Sull’altra faccia della medaglia troviamo Harry Styles come coprotagonista; purtroppo, l’interpretazione risulta poco convincente e i gesti e la recitazione decisamente troppo teatrali. Il personaggio di Jack assume così una bidimensionalità ancora maggiore di quella già dovuta alla sceneggiatura. C’è margine di miglioramento per il cantante, che tuttavia ha già chiarito di non avere intenzione di dedicarsi molto alla recitazione. Degne di nota sono inoltre le interpretazioni di Olivia Wilde e Chris Pine. Nel ruolo di una donna sofferente che abbraccia l’illusione piuttosto che affrontare la realtà, Wilde sorprende risultando convincente; il personaggio, però, ha uno spazio estremamente limitato all’interno della trama, privandosi dell’opportunità di dimostrare il proprio potenziale. Anche la parte di Pine finisce per essere limitata sia dal minutaggio che dalla sceneggiatura; Frank, infatti, non è approfondito a sufficienza per un personaggio della sua portata, che sarebbe stato interessante indagare a fondo.

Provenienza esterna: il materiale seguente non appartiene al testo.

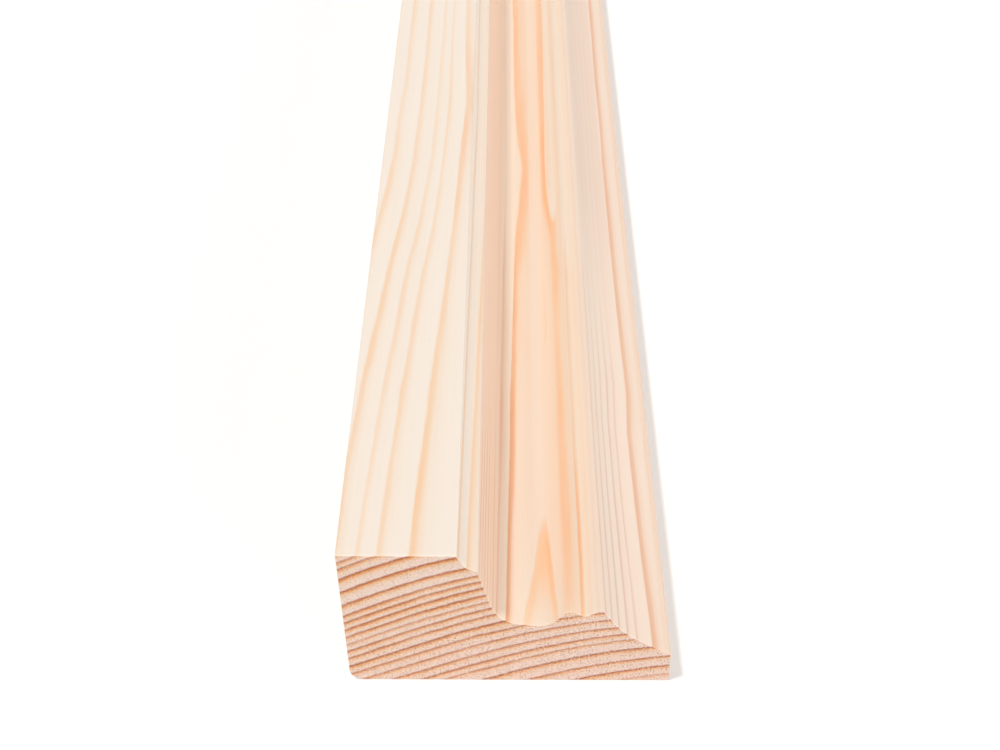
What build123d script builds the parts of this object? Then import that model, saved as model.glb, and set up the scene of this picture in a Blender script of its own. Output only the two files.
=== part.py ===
from build123d import *
import math
import os

# A dado rail: one length of softwood, planed to a moulded section and sawn square at both ends.
# It lies on its flat back. Z is up from the back, Y runs along the length, and X crosses the
# section from the thick nose at low X to the thin toe at high X. The origin is the middle of
# the back. Heights in the section are measured up from the back. All sizes are millimetres.

# The stock
rail_length = 2400.0
rail_width = 44.6

# The nose, whose flat face takes the width that the mouldings beside it leave. Its heel, the arris
# at the back, is well rounded.
nose_thickness = 27.0
nose_arris_radius = 0.2
heel_radius = 2.0
chamfer_run = 1.2
chamfer_drop = 2.4
ledge_run = 1.45
ledge_drop = 0.75
ledge_cove_radius = 1.2

# The step: the steep face that falls from the ledge into the flute
step_lean = 14.0
step_foot_height = 13.3
step_foot_radius = 4.6

# The flute and the small bead beside it, placed back from the crown arris
flute_width = 6.6
flute_floor_height = 12.3
flute_to_crown = 7.2
flute_radius = 3.1
bead_height = 16.0
bead_to_crown = 4.35
bead_radius = 1.1
quirk_height = 14.45
quirk_to_crown = 2.25
quirk_radius = 0.9

# The hollow bevel from the crown arris down to the toe, placed back from the rail's thin edge. The
# toe leans in a little towards its top, and its arris at the back is nearly sharp.
crown_height = 16.1
crown_to_toe = 10.1
crown_radius = 0.5
hollow_height = 10.8
hollow_to_toe = 7.0
hollow_radius = 15.0
toe_thickness = 6.0
toe_lean_run = 0.2
toe_arris_radius = 0.5
toe_back_radius = 0.3


def nose_corners(step_foot_x):
    """Corners of the thick edge as (x, z, radius), from the back over the nose to the step's foot."""
    ledge_z = nose_thickness - chamfer_drop - ledge_drop
    ledge_x = step_foot_x - (ledge_z - step_foot_height) * math.tan(math.radians(step_lean))
    chamfer_foot_x = ledge_x - ledge_run
    return [
        (0.0, 0.0, heel_radius),
        (0.0, nose_thickness, nose_arris_radius),
        (chamfer_foot_x - chamfer_run, nose_thickness, 0.0),
        (chamfer_foot_x, nose_thickness - chamfer_drop, ledge_cove_radius),
        (ledge_x, ledge_z, 0.0),
        (step_foot_x, step_foot_height, step_foot_radius),
    ]


def flute_corners(flute_x, crown_x):
    """Corners of the flute's floor, the bead and the quirk, up to the crown arris."""
    return [
        (flute_x, flute_floor_height, flute_radius),
        (crown_x - bead_to_crown, bead_height, bead_radius),
        (crown_x - quirk_to_crown, quirk_height, quirk_radius),
        (crown_x, crown_height, crown_radius),
    ]


def toe_corners():
    """Corners of the hollow bevel and of the thin edge, back down to the flat back."""
    return [
        (rail_width - hollow_to_toe, hollow_height, hollow_radius),
        (rail_width - toe_lean_run, toe_thickness, toe_arris_radius),
        (rail_width, 0.0, toe_back_radius),
    ]


def section():
    """Closed outline of the moulding, its back on the X axis and centred on the Z axis."""
    crown_x = rail_width - crown_to_toe
    flute_x = crown_x - flute_to_crown
    corners = nose_corners(flute_x - flute_width) + flute_corners(flute_x, crown_x) + toe_corners()
    points = [(x - rail_width / 2, z) for x, z, _ in corners]
    radii = [radius for _, _, radius in corners]
    return make_face(FilletPolyline(*points, radius=radii, close=True))


def dado_rail():
    """The whole rail: its section carried half the length each way from the origin."""
    return extrude(Plane.XZ * section(), rail_length / 2, both=True)


os.makedirs("parts", exist_ok=True)
export_step(dado_rail(), "parts/dado_rail.step")
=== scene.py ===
import math
import random

import bpy
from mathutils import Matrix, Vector, geometry, noise


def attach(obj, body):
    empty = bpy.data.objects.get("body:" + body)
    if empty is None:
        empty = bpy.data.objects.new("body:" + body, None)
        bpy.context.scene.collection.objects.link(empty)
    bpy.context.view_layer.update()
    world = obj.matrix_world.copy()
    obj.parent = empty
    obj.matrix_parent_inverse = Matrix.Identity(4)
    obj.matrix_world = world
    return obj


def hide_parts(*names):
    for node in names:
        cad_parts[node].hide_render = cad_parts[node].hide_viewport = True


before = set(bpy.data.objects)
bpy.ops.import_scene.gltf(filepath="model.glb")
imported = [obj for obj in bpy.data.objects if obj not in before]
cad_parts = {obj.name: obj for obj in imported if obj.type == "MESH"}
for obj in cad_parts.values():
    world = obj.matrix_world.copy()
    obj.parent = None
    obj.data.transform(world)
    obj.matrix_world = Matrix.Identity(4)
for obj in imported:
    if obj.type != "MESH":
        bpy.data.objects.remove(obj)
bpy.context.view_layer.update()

# A length of planed pine dado rail on a white floor. Section sizes are in millimetres, x from the
# nose's outer face and z up from the back, as in the part. Meshes are made in metres.
MM = 0.001
LENGTH = 2400.0
WIDTH = 44.6
NOSE_THICKNESS = 27.0
NOSE_ARRIS = 0.2
HEEL_RADIUS = 2.0
CHAMFER_RUN = 1.2
CHAMFER_DROP = 2.4
LEDGE_RUN = 1.45
LEDGE_DROP = 0.75
LEDGE_COVE = 1.2
STEP_LEAN = 14.0
STEP_FOOT_HEIGHT = 13.3
STEP_FOOT_RADIUS = 4.6
FLUTE_WIDTH = 6.6
FLUTE_FLOOR = 12.3
FLUTE_TO_CROWN = 7.2
FLUTE_RADIUS = 3.1
BEAD_HEIGHT = 16.0
BEAD_TO_CROWN = 4.35
BEAD_RADIUS = 1.1
QUIRK_HEIGHT = 14.45
QUIRK_TO_CROWN = 2.25
QUIRK_RADIUS = 0.9
CROWN_HEIGHT = 16.1
CROWN_TO_TOE = 10.1
CROWN_RADIUS = 0.5
HOLLOW_HEIGHT = 10.8
HOLLOW_TO_TOE = 7.0
HOLLOW_RADIUS = 15.0
TOE_THICKNESS = 6.0
TOE_LEAN_RUN = 0.2
TOE_ARRIS = 0.5
TOE_BACK_RADIUS = 0.3

# How finely the rail is divided: round the outline, at its arcs by the angle in radians, along the
# rail near each end, and over the sawn ends by a grid that is shaken and keeps clear of the rim
OUTLINE_STEP = 0.3
ARC_TURN = 0.16
ARC_LEAST_STEPS = 3
NEAR_STATIONS = [
    0.0, 0.14, 0.35, 0.7, 1.2, 2.0, 3.5, 6.0, 10.0, 18.0, 32.0, 60.0, 110.0, 200.0, 400.0, 700.0, 1000.0,
]
END_GRID = 0.62
END_SHAKE = 0.2
END_CLEARANCE = 0.6
END_SEEDS = (5, 6)
SHARP_ANGLE = 26.0

# How far the saw has worn the ends and their arrises
ARRIS_DEPTH = 0.16
ARRIS_INSET = 0.1
END_RELIEF = 0.07
RIM_SHARE = 0.6
FRAY_REACH = 1.0
FRAY_DEPTH = 0.05

# Where the rail's faces lie on its own texture map: the long faces across the top, with more room for
# the first and last stretch, and the two ends below
MAP_MARGIN = 0.004
LONG_LOW, LONG_HIGH = 0.31, 0.995
NEAR_SHARE = 0.28
NEAR_REACH = 200.0
END_SCALE = 0.0104
END_LEFT = (0.008, 0.508)
END_BOTTOM = 0.008


def section_corners():
    """Corners of the section as (x, z, radius), from the back over the nose and down to the toe."""
    crown_x = WIDTH - CROWN_TO_TOE
    flute_x = crown_x - FLUTE_TO_CROWN
    foot_x = flute_x - FLUTE_WIDTH
    ledge_z = NOSE_THICKNESS - CHAMFER_DROP - LEDGE_DROP
    ledge_x = foot_x - (ledge_z - STEP_FOOT_HEIGHT) * math.tan(math.radians(STEP_LEAN))
    chamfer_x = ledge_x - LEDGE_RUN
    return [
        (0.0, 0.0, HEEL_RADIUS),
        (0.0, NOSE_THICKNESS, NOSE_ARRIS),
        (chamfer_x - CHAMFER_RUN, NOSE_THICKNESS, 0.0),
        (chamfer_x, NOSE_THICKNESS - CHAMFER_DROP, LEDGE_COVE),
        (ledge_x, ledge_z, 0.0),
        (foot_x, STEP_FOOT_HEIGHT, STEP_FOOT_RADIUS),
        (flute_x, FLUTE_FLOOR, FLUTE_RADIUS),
        (crown_x - BEAD_TO_CROWN, BEAD_HEIGHT, BEAD_RADIUS),
        (crown_x - QUIRK_TO_CROWN, QUIRK_HEIGHT, QUIRK_RADIUS),
        (crown_x, CROWN_HEIGHT, CROWN_RADIUS),
        (WIDTH - HOLLOW_TO_TOE, HOLLOW_HEIGHT, HOLLOW_RADIUS),
        (WIDTH - TOE_LEAN_RUN, TOE_THICKNESS, TOE_ARRIS),
        (WIDTH, 0.0, TOE_BACK_RADIUS),
    ]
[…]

Ci troviamo per le mani un film che ha attirato più orecchie sulle controversie del backstage che occhi sullo schermo. Sarà il basso target di età del pubblico, sarà la presenza di un cantante di fama mondiale nel cast, ma non c’è dubbio che gran parte del successo del film sia legata a questo. La trama parte da un’idea valida, seppur non nuova, ma rimane in superficie, senza approfondire background, personaggi, storie e tematiche e risultando anche ripetitiva. Del cast spicca Florence Pugh, che riesce a dare il meglio di sé con un personaggio piatto e poco indagato. L’interpretazione di Harry Styles non è convincente e spesso non valorizza scene che avrebbero potuto godere di un maggiore spessore. La recitazione di Olivia Wilde e Chris Pine, invece, è valida nonostante il limitato screen time a loro disposizione. Nel complesso, un film che avrebbe potuto dare molto di più.